After we'd spent a few hours in the current, things were placid again. The river has a way of making that happen. We worked downstream, mostly wading and using the canoe as a camel to carry sandwiches, gear and a cooler.

Fishing was good all day. I was nabbing them right and left and I saw that she caught a couple, too. Mostly though, I maintained some distance downstream of her. That was for her safety. I figured if she fell and came floating by, I likely would notice her and could pull her from the water before she drowned.

Several times during the day, I heard a faint whining sound over the gurgling water, but I told myself it was katydids and just kept fishing.

One time, though, there was no ignoring her. Seems she had a bit of a snarl in the reel and she threw a tantrum, right there on the gravel bar.

Words I'd never repeat spit over the water like spray from a canoe paddle. I had to do something, so I stayed away, figuring it would be better to just let the eruption happen, then come back and build on the lava, after it'd cooled.

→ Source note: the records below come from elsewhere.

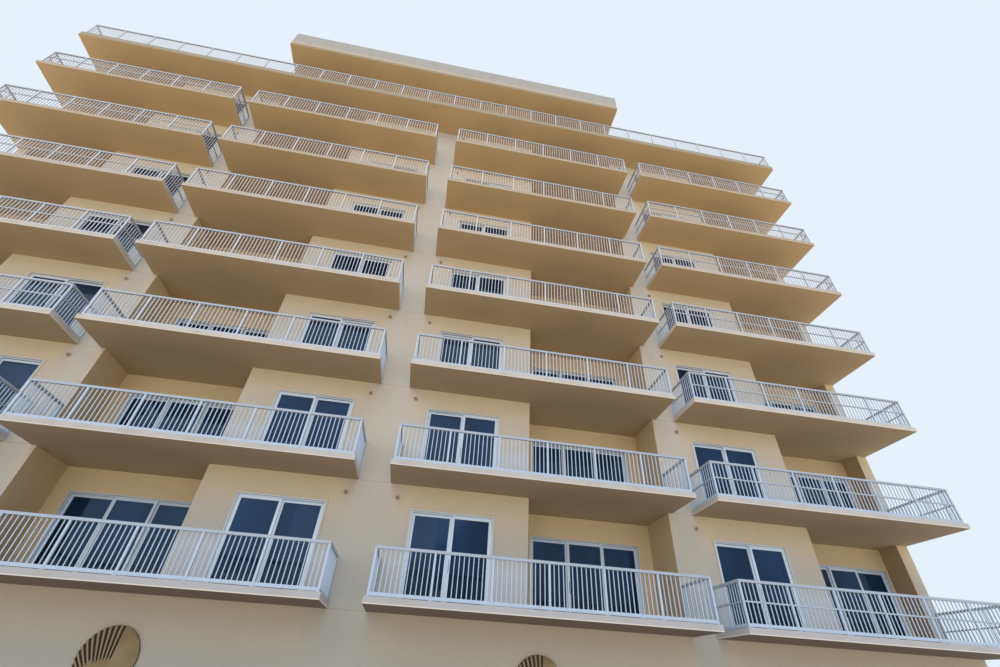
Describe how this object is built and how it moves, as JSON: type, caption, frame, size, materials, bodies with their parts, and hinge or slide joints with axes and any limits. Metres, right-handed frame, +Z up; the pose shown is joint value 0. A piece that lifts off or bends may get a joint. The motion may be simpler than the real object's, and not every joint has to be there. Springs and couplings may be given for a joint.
{
  "type": "apartment block",
  "caption": "Cream stucco apartment block with long cantilevered balconies, white railings, recessed sliding doors, a set-back top storey and round shell medallions.",
  "frame": {"origin": "middle of the footprint, at ground level", "axes": "+Z up, +X to the right along the balcony front seen from outside, -Y out of that front"},
  "size_m": [35.8, 14, 30.04],
  "materials": {
    "stucco": "matt painted stucco",
    "slab_paint": "matt painted concrete",
    "rail_paint": "satin white",
    "frame_paint": "satin white",
    "glass": "tinted, clear surface",
    "light_paint": "brown satin",
    "cast_shell": "matt cast stone"
  },
  "bodies": {
    "root": {"ground_front_wall": "stucco", "ground_side_walls": "stucco", "ground_rear_wall": "stucco", "floor_slab_1": "slab_paint", "floor_slab_2": "slab_paint", "floor_slab_3": "slab_paint", "floor_slab_4": "slab_paint", "floor_slab_5": "slab_paint", "floor_slab_6": "slab_paint", "floor_slab_7": "slab_paint", "terrace_slab": "slab_paint", "roof_slab": "slab_paint", "parapet_front_and_rear": "slab_paint", "parapet_sides": "slab_paint", "front_wall_piers": "stucco", "recess_side_walls": "stucco", "recess_wall_piers": "stucco", "front_door_lintels": "stucco", "recess_door_lintels": "stucco", "end_wall_left": "stucco", "end_wall_right": "stucco", "rear_wall": "stucco", "penthouse_end_walls": "stucco", "penthouse_rear_wall": "stucco", "railing_row_1": "rail_paint", "railing_row_2": "rail_paint", "railing_row_3": "rail_paint", "railing_row_4": "rail_paint", "railing_row_5": "rail_paint", "railing_row_6": "rail_paint", "railing_row_7": "rail_paint", "railing_returns": "rail_paint", "terrace_railing_front": "rail_paint", "terrace_railing_sides": "rail_paint", "terrace_railing_rear": "rail_paint", "two_panel_door_frames": "frame_paint", "three_panel_door_frames": "frame_paint", "two_panel_door_sashes": "frame_paint", "three_panel_door_sashes": "frame_paint", "two_panel_door_glass": "glass", "three_panel_door_glass": "glass", "rear_window_frames": "frame_paint", "rear_window_glass": "glass", "wall_lights": "light_paint", "shell_medallions": "cast_shell"}
  },
  "joints": []
}
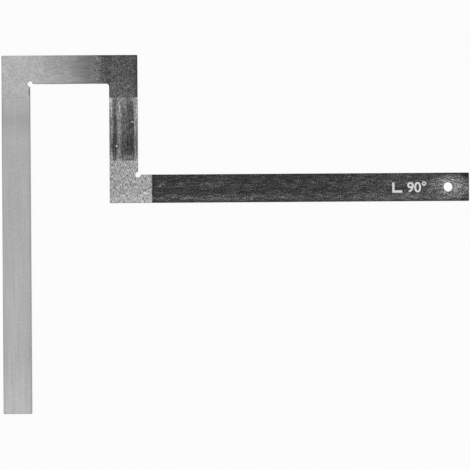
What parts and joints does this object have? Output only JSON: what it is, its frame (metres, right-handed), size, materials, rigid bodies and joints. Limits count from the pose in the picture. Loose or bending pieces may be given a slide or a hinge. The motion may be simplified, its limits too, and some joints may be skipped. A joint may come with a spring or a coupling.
{
  "type": "offset flange square",
  "caption": "Flat steel square with a long leg, a stepped offset over a gap, and an arm with a hanging hole; both measuring corners are relieved.",
  "frame": {"origin": "centre of the outline's box, on the back face", "axes": "+X along the arm towards its free end, +Y up the leg towards the top bar, +Z out of the front face"},
  "size_m": [0.495, 0.38, 0.005],
  "materials": {
    "ground_steel": "fine ground flat bar, pale and even, with a faint lengthwise grain",
    "faded_steel": "ground flat bar that darkens from pale steel to heat-blued grey along its length",
    "blued_steel": "dark mottled plate, heat blued, with darker rims",
    "rolled_steel": "hot-rolled bar with lengthwise light and dark bands and streaks",
    "dressed_steel": "pale plate dressed by hand with a coarse, short-grained texture",
    "scale_steel": "black mill scale with lengthwise streaks and worn, paler patches",
    "weld_steel": "weld metal ground flush, with heat tint beside it"
  },
  "bodies": {
    "root": {"leg": "ground_steel", "top_bar": "faded_steel", "riser": "rolled_steel", "arm": "scale_steel", "corner_top_left": "ground_steel", "corner_top_right": "blued_steel", "corner_lower": "dressed_steel", "weld_leg": "weld_steel", "weld_top_bar_left": "weld_steel", "weld_top_bar_right": "weld_steel", "weld_riser_top": "weld_steel", "weld_riser_bottom": "weld_steel", "weld_arm": "weld_steel"}
  },
  "joints": []
}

It took a while, but after about a half hour, the tangled line was bunched into the bottom of the canoe, and she was oohing and aahing over a brown trout, which she thought was a stupid name, preferring "splendiferous trout" or something like that.

In the end, I guess it wasn't a bad day. Her waders leaked, but whose doesn't? She says she fell in the water, but all I've got is hearsay evidence for that. And she kept complaining that she couldn't get the fish smell off her hands.

But we did catch some nice trout.

I was surprised to learn that she'd landed 14 fish, which proves, I think, that trout fishing isn't hard. Except for a few basic fishing skills, she learned everything by herself through trial and error. You don't have to study for trout fishing; you don't need a tutor; and there is no final exam. It's just a matter of going out and enjoying it.

What I did try to impart to her was the spirit, the flavor and the culture of trout fishing, although she won't admit I taught her anything.

That's understandable, but as she fishes some more she will in time come to see the wisdom of both sunglasses and pinching worms. I guarantee it.